The monkey in this case had clinical chemistry values that were within normal limits, and the lesion was restricted to the feet without involvement of any other organs. The detailed history of the feet lesion in this female monkey who was born in 2002 was as follows: multiple swellings (½-1 cm in size) were found on the dorsal surface of the right foot on July 30, 2007. On August 1, 2007, multiple raised, round, soft to firm nodules (3-5 mm in size) were noted on the right foot dorsal aspect. On August 24, 2007, the animal exhibited bearing weight on the affected foot, and surgical amputation was recommended by the supervising veterinarian. Surgical amputation of the third and fourth digit of the right foot was performed on September 6, 2007, and all small pockets of caseous lesions were curetted. The surgical site on the right foot appeared to have healed well by October 14, 2007. A small (3-mm), firm, raised mass was noted in the left foot between the third and fourth digits on September 12, 2007. At the time of necropsy on February 28, 2008, a mass (1.5 × 1 × 1 cm) was noted on the right footpad with missing number 3 and 4 digits. In addition, a mass (0.5 × 0.5 × 0.5 cm) was noted on the left foot. Therefore, the calcification in this monkey was characterized as dystrophic (i.e., related to feet trauma). Von Kossa and Alizarin red S stains have been used to detect calcium deposition (Marcos et al. 2006).

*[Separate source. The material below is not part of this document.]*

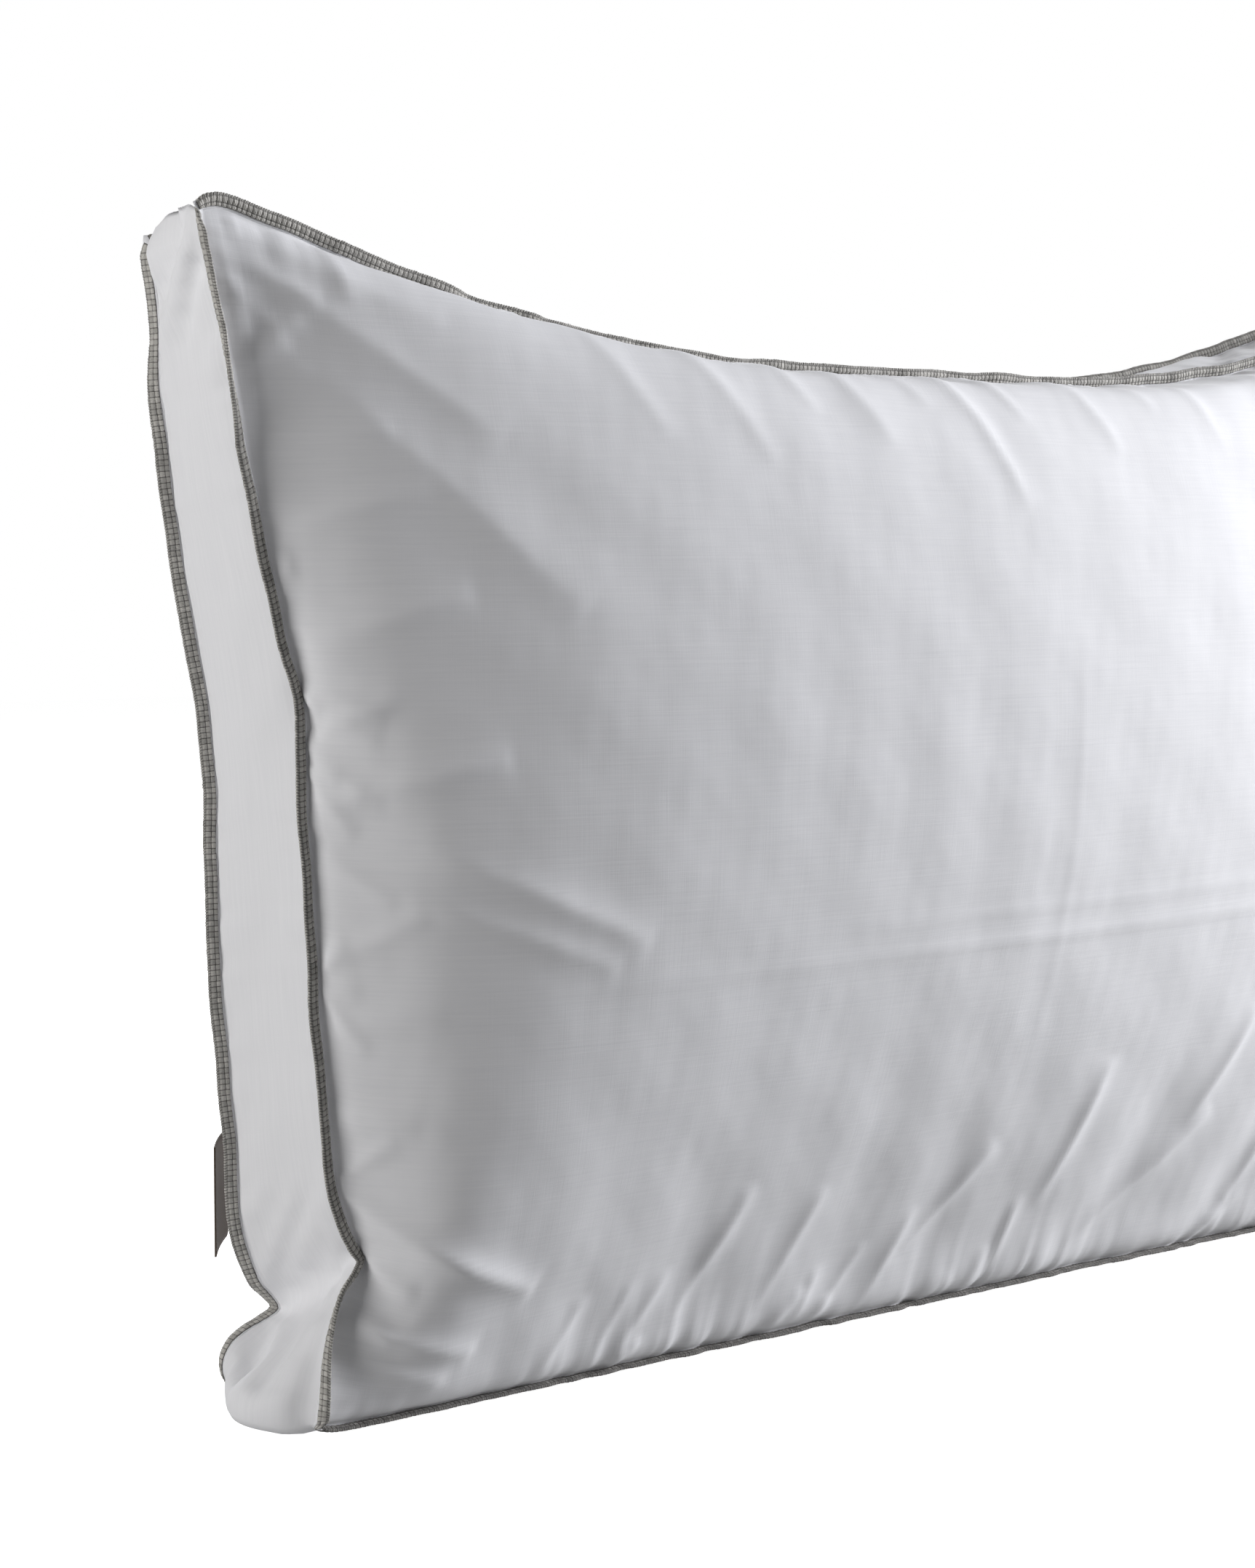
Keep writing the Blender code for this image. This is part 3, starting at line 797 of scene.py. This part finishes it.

The granular basophilic material had strong histochemical reactivity to both Von Kossa and Alizarin red S stains, which confirms the calcareous nature of the material. The location of these nodules in the monkey in this case and the microscopic, histochemical, and immunohistochemical features have similarities to calcinosis circumscripta reported in other species (dogs, cats, horses, cows, buffalo, rabbits, turtles, and captive sitatunga).
Calcinosis circumscripta treatment includes medical or surgical therapies (Mendoza, Lavery, and Adam 1990; Valdatta et al. 2003). Medical therapy may not be effective, and surgical excision has shown to be beneficial to relieve the symptoms in humans. Therapies in human medicine include intralesional corticosteroid injection, magnesium or aluminum hydroxide, etidronate disodium, and bisphosphonates (Valdatta et al. 2003). In veterinary medicine, complete resolution has been reported following surgical excision of the lesion (Davidson et al. 1998). However, recurrence of these lesions may occur (Valdatta et al. 2003).
Among laboratory animal species, no reports of dystrophic calcinosis circumscripta are available in cynomolgus macaques used in toxicology studies. Subcutaneous lesions in the digits of young cynomolgus monkeys are generally rare in drug safety studies. This case represents the first description of dystrophic calcinosis circumscripta in a cynomolgus monkey.
Footnotes
Acknowledgments
The authors thank Norbert Makori, Dale Morris, James Klaassen, Steven Meyer, and Ryoichi Nagata for the technical assistance. This work was sponsored and funded by Pfizer Inc.
Study was conducted at SNBL (Kenichi Sato) and sponsored and supported by Pfizer Inc (Zaher Radi).